In a 90-plus minute show, it would be hard to cover every hit but Beautiful People, The Boys Light Up, Downhearted, Errol, Oh No Not You Again, Reckless, and Hammerhead are bound to be there. 

“You know the ones people want to hear and occasionally you put one on the bench people might want to bring back.” Reyne says he is a great believer in people coming along, having a drink and enjoying themselves. 

For Baby boomers nostalgia is an important part of living life to the fullest. The 60-year-old rocker knows he could have been dealt a different hand when in 1979 he was involved in a car accident while on his way to an appearance on Countdown. 

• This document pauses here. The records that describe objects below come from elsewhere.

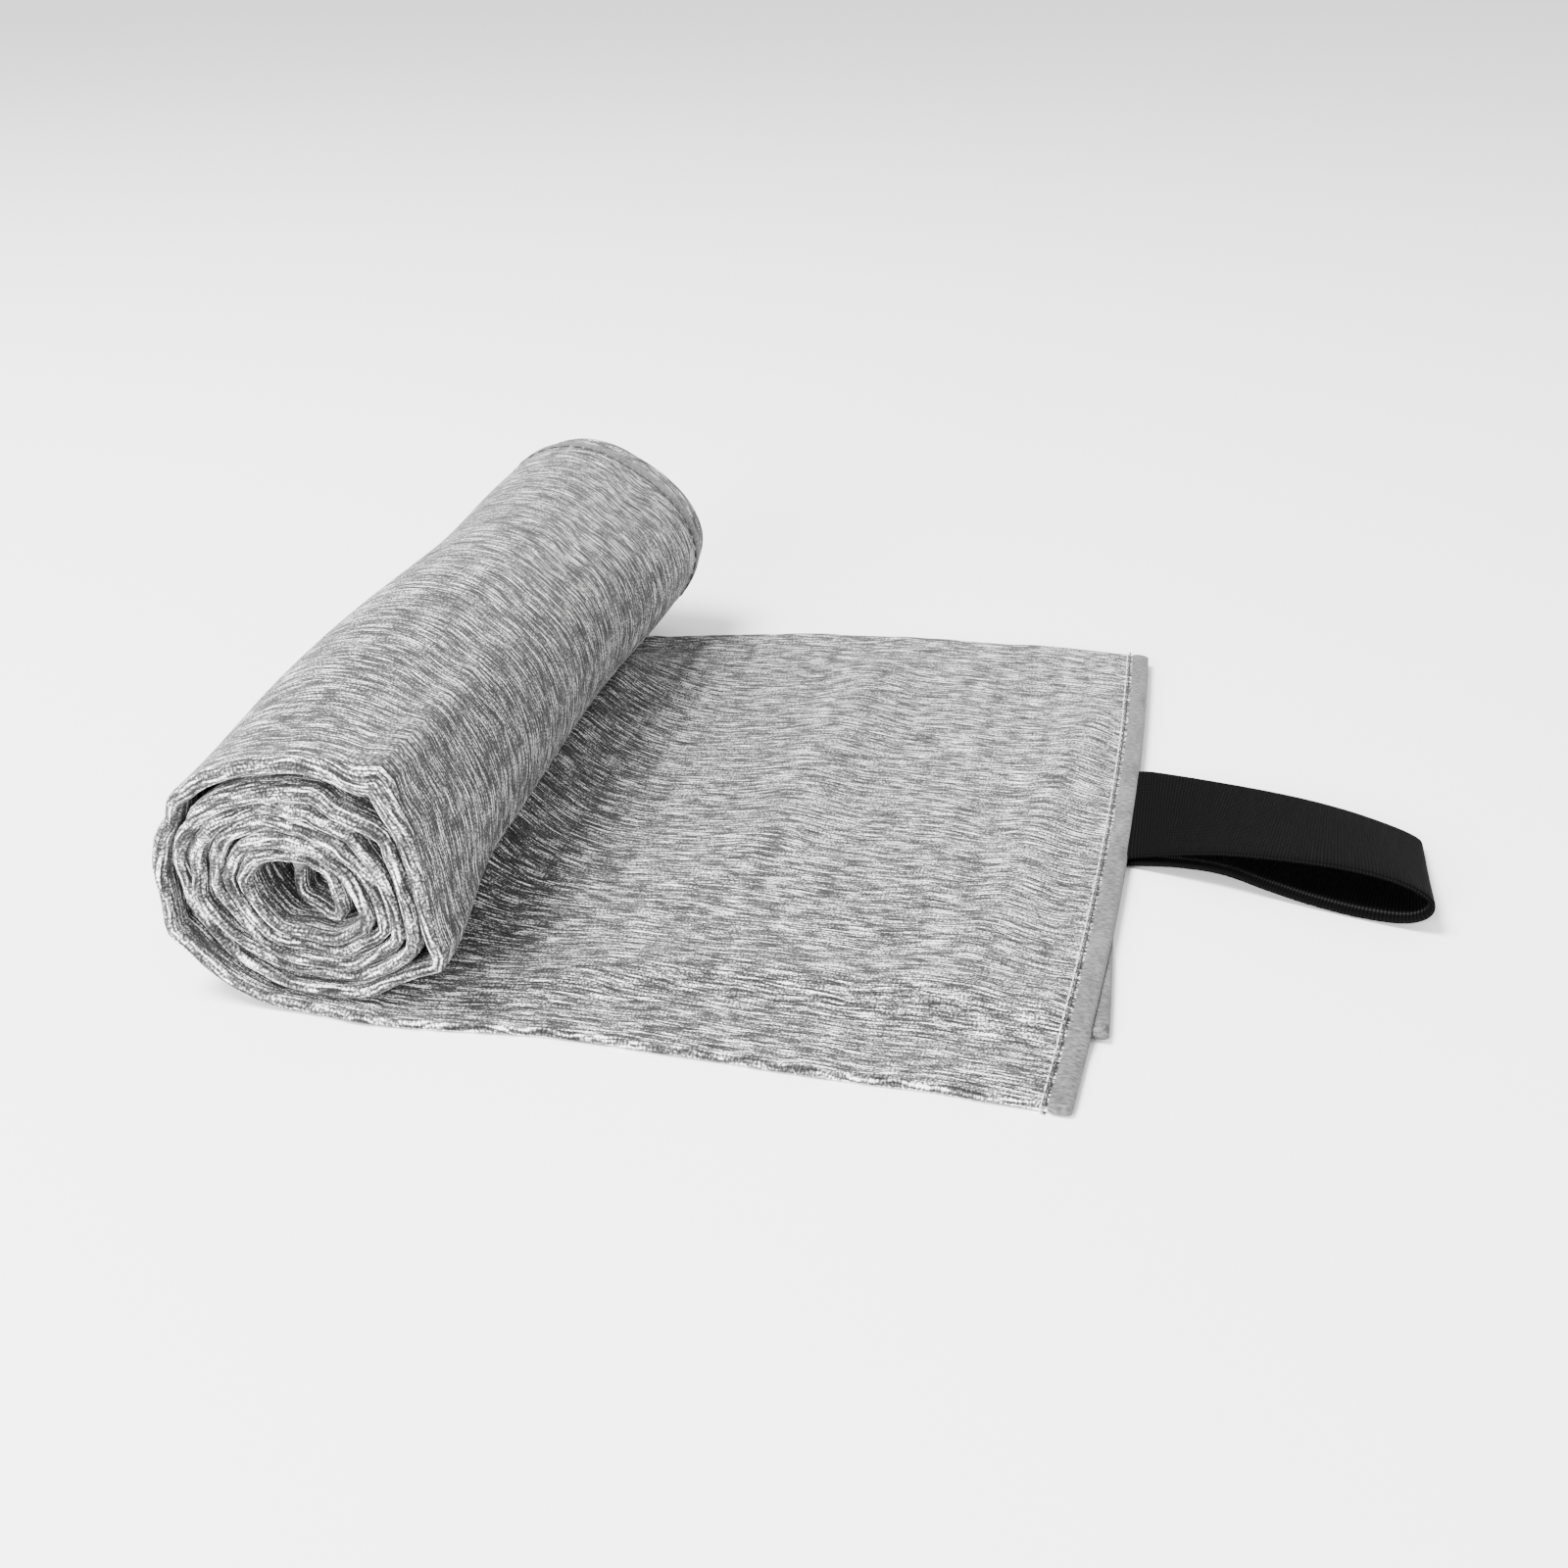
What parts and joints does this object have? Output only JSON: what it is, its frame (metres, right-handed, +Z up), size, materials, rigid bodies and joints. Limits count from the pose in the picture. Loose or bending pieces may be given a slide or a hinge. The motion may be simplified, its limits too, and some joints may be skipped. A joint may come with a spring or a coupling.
{
  "type": "quick dry towel",
  "caption": "Heather-grey knit quick dry towel, folded lengthwise in three and partly rolled up, with a black elastic closing loop sewn to its end hem.",
  "frame": {"origin": "centre of the towel's box on the surface that it lies on", "axes": "+X from the roll towards the elastic loop, +Y away along the roll, +Z up"},
  "size_m": [0.2172, 0.1802, 0.0482],
  "materials": {
    "knit_cloth": "heather grey brushed knit, streaked along the towel's length",
    "overlocked_hem": "smooth mid-grey overlocked edge",
    "seam_thread": "dark grey sewing thread",
    "woven_elastic": "black woven elastic with fine cross ribs"
  },
  "bodies": {
    "roll": {"rolled_cloth": "knit_cloth", "under_lap": "knit_cloth", "core_end_hem": "overlocked_hem", "rolled_edge_hem": "overlocked_hem", "rolled_edge_seam": "seam_thread", "rolled_tucked_hem": "overlocked_hem"},
    "tail": {"tail_cloth": "knit_cloth", "end_hem": "overlocked_hem", "end_hem_seam": "seam_thread", "tail_edge_hem": "overlocked_hem", "tail_edge_seam": "seam_thread", "tail_tucked_hem": "overlocked_hem", "elastic_ends": "woven_elastic", "elastic_seam": "seam_thread"},
    "loop": {"elastic_loop": "woven_elastic"}
  },
  "joints": [
    {"name": "tail_lift", "type": "hinge", "parent": "roll", "child": "tail", "pos_m": [-0.04898, 0, 0.0027], "axis": [0, -1, 0], "range_deg": [0, 85]},
    {"name": "loop_swing", "type": "hinge", "parent": "tail", "child": "loop", "pos_m": [0.05412, 0, 0.00235], "axis": [0, -1, 0], "range_deg": [0, 105]}
  ]
}
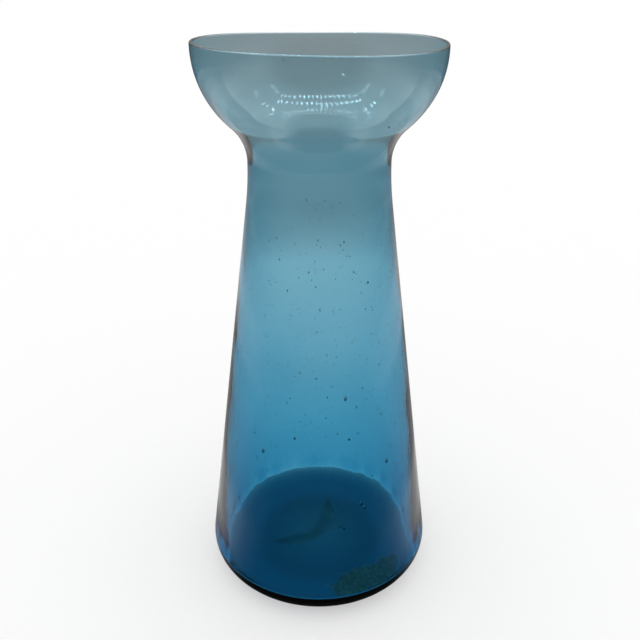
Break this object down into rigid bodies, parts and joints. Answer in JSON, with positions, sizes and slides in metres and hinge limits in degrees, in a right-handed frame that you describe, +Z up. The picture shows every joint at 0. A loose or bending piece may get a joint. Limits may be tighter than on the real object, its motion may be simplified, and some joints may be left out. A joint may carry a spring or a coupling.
{
  "type": "hyacinth forcing vase",
  "caption": "Tall tapered blue glass vase with an open bulb cup on a narrow throat, for growing a hyacinth bulb over water.",
  "frame": {"origin": "on the vase's axis, in the plane that the base rests on", "axes": "+Z up along the vase's axis, through the throat and out of the cup; -Y towards the viewer of the reference view; the glass is round, so X and Y matter only to the residue films"},
  "size_m": [0.09, 0.09, 0.21],
  "materials": {
    "blue_glass": "clear cobalt-turquoise blown glass, smooth and fire-polished, with fine seeds, pale where thin and navy where thick",
    "tan_residue": "matt olive-tan dried film, thin and slightly see-through",
    "green_residue": "matt dark green dried film, thin and see-through at its edges"
  },
  "bodies": {
    "root": {"glass_vessel": "blue_glass", "tan_residue_film": "tan_residue", "green_residue_film": "green_residue"}
  },
  "joints": []
}
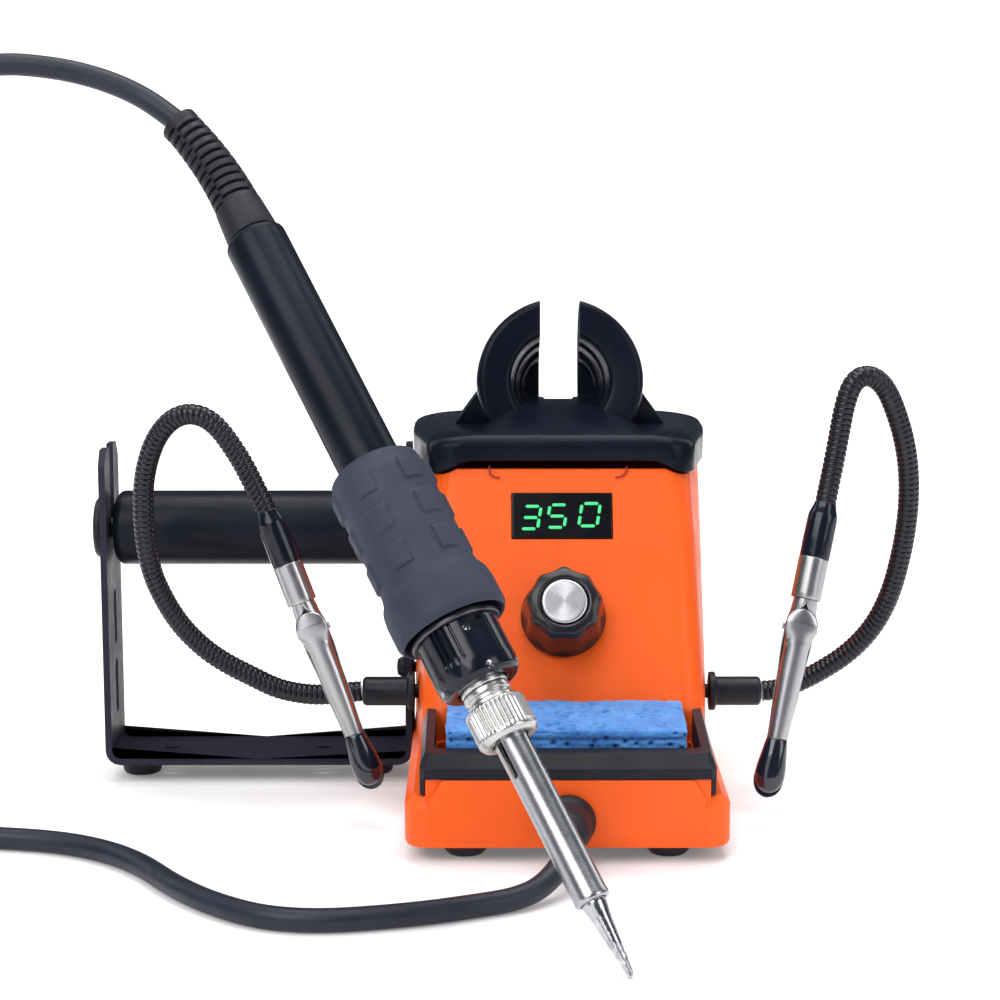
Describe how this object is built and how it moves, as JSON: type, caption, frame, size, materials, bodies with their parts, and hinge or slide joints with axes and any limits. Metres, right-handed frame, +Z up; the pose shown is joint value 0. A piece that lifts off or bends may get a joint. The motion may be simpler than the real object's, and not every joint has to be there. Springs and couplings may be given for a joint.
{
  "type": "soldering iron station",
  "caption": "Soldering station with digital temperature display, corded iron, sponge tray, iron holder, solder spool bracket and two gooseneck helping hands",
  "frame": {"origin": "On the table, under the middle of the object's box, measured without the iron's cord", "axes": "+Z up, front toward -Y, +X to the right as seen from the front"},
  "size_m": [0.3486, 0.21, 0.198],
  "materials": {
    "orange_plastic": "satin",
    "black_gloss_plastic": "gloss",
    "black_satin_plastic": "satin",
    "black_rubber": "matte",
    "grip_rubber": "matte",
    "clip_boot_vinyl": "gloss",
    "powder_coated_steel": "satin",
    "gooseneck_steel": "satin",
    "nickel_plated_steel": "gloss",
    "stainless_steel": "satin",
    "tinned_copper": "satin",
    "cellulose_sponge": "matte",
    "display_module": "satin",
    "circuit_board": "satin",
    "potentiometer_metal": "satin",
    "lamination_steel": "satin",
    "copper_winding": "satin",
    "ceramic": "matte"
  },
  "bodies": {
    "base": {"body_shell": "orange_plastic", "bottom_plate": "black_satin_plastic", "bracket_foot_inner": "black_rubber", "bracket_foot_outer": "black_rubber", "bracket_screw": "powder_coated_steel", "control_pcb": "circuit_board", "cord_boot": "black_rubber", "cord_coil": "black_rubber", "cord_lower": "black_rubber", "cord_tie": "black_satin_plastic", "cord_upper": "black_rubber", "display_window": "black_gloss_plastic", "foot_back_left": "black_rubber", "foot_back_right": "black_rubber", "foot_front_left": "black_rubber", "foot_front_right": "black_rubber", "hand_ferrule_left": "black_satin_plastic", "hand_ferrule_right": "black_satin_plastic", "led_display": "display_module", "mains_inlet": "black_satin_plastic", "potentiometer": "potentiometer_metal", "spool_bracket": "powder_coated_steel", "switch_frame": "black_satin_plastic", "top_cap": "black_gloss_plastic", "transformer_coil": "copper_winding", "transformer_core": "lamination_steel", "tray_frame": "black_satin_plastic"},
    "knob": {"knob": "black_gloss_plastic", "knob_inlay": "stainless_steel"},
    "rocker": {"rocker": "black_satin_plastic"},
    "roller": {"spool_roller": "black_satin_plastic", "roller_spindle": "black_satin_plastic"},
    "sponge": {"sponge": "cellulose_sponge"},
    "iron": {"handle_tube": "black_gloss_plastic", "grip": "grip_rubber", "front_collar": "black_gloss_plastic", "heater_neck": "nickel_plated_steel", "heater": "ceramic", "tip_sheath": "stainless_steel", "tip": "tinned_copper", "strain_relief": "black_rubber"},
    "nut": {"sheath_nut": "nickel_plated_steel"},
    "arm_left": {"gooseneck_left": "gooseneck_steel", "hand_sleeve_left": "black_gloss_plastic"},
    "clip_left": {"clip_base_left": "nickel_plated_steel", "clip_pin_left": "nickel_plated_steel", "clip_boot_back_left": "clip_boot_vinyl"},
    "jaw_left": {"clip_jaw_left": "nickel_plated_steel", "clip_boot_front_left": "clip_boot_vinyl"},
    "arm_right": {"gooseneck_right": "gooseneck_steel", "hand_sleeve_right": "black_gloss_plastic"},
    "clip_right": {"clip_base_right": "nickel_plated_steel", "clip_pin_right": "nickel_plated_steel", "clip_boot_back_right": "clip_boot_vinyl"},
    "jaw_right": {"clip_jaw_right": "nickel_plated_steel", "clip_boot_front_right": "clip_boot_vinyl"}
  },
  "joints": [
    {"name": "knob_turn", "type": "hinge", "parent": "base", "child": "knob", "pos_m": [0.01714, 0.02377, 0.05148], "axis": [0, -0.866, 0.5], "range_deg": [-140, 140]},
    {"name": "rocker_tilt", "type": "hinge", "parent": "base", "child": "rocker", "pos_m": [0.02914, 0.10057, 0.032], "axis": [1, 0, 0], "range_deg": [0, 10]},
    {"name": "roller_spin", "type": "hinge", "parent": "base", "child": "roller", "pos_m": [-0.06596, 0.05837, 0.0696], "axis": [1, 0, 0], "continuous": true},
    {"name": "sponge_lift", "type": "slide", "parent": "base", "child": "sponge", "axis": [0, -0.1483, 0.9889], "range_m": [0, 0.012]},
    {"name": "iron_lift", "type": "slide", "parent": "base", "child": "iron", "axis": [-0.4374, 0.4868, 0.7561], "range_m": [0, 0.05], "deforming": ["cord_upper"]},
    {"name": "nut_turn", "type": "hinge", "parent": "iron", "child": "nut", "pos_m": [0.02854, -0.10453, 0.00035], "axis": [-0.4374, 0.4868, 0.7561], "range_deg": [0, 720]},
    {"name": "arm_left_swivel", "type": "hinge", "parent": "base", "child": "arm_left", "pos_m": [-0.02786, 0.03437, 0.029], "axis": [-1, 0, 0], "range_deg": [0, 18]},
    {"name": "clip_left_turn", "type": "hinge", "parent": "arm_left", "child": "clip_left", "pos_m": [-0.05966, 0.01737, 0.0804], "axis": [0.3619, -0.1288, -0.9233], "range_deg": [-90, 90]},
    {"name": "jaw_left_open", "type": "hinge", "parent": "clip_left", "child": "jaw_left", "pos_m": [-0.0479, 0.01319, 0.05039], "axis": [-0.9322, -0.05, -0.3584], "range_deg": [0, 20], "stiffness_Nm_per_rad": 0.02, "springref_deg": -20.05},
    {"name": "arm_right_swivel", "type": "hinge", "parent": "base", "child": "arm_right", "pos_m": [0.06214, 0.03437, 0.029], "axis": [-1, 0, 0], "range_deg": [0, 60]},
    {"name": "clip_right_turn", "type": "hinge", "parent": "arm_right", "child": "clip_right", "pos_m": [0.08454, 0.01637, 0.0826], "axis": [-0.2117, -0.2345, -0.9488], "range_deg": [-90, 90]},
    {"name": "jaw_right_open", "type": "hinge", "parent": "clip_right", "child": "jaw_right", "pos_m": [0.07766, 0.00875, 0.05176], "axis": [-0.9773, 0.0508, 0.2055], "range_deg": [0, 20], "stiffness_Nm_per_rad": 0.02, "springref_deg": -20.05}
  ]
}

“I wish I knew as much about songwriting then as I do now. If someone said [to me] I’d still be doing this 40 years on, I wouldn’t have believed them. But I did believe there was something in it. We had band changes and then I did the solo thing, you just keep your chin up.” He recalls the first song he wrote was “dumb”.

Reyne says he is the worse person to ask what he might have told his younger self if he’d had the knowledge of the industry he now has. But one thing he would say is “don’t go on television shows” – meaning talent shows.

“Get where you want to go by doing gig after gig. Slog it out. A lot of it’s luck, but you have to enjoy it and stay true to yourself. Enjoy learning the craft.”

When he was young his mum took him to see Noddy and Big Ears on stage. “I remember thinking, I wanna do that.” And he was hooked on rock and roll from age 10. “I was instinctively drawn to it,”

And we are so glad he was.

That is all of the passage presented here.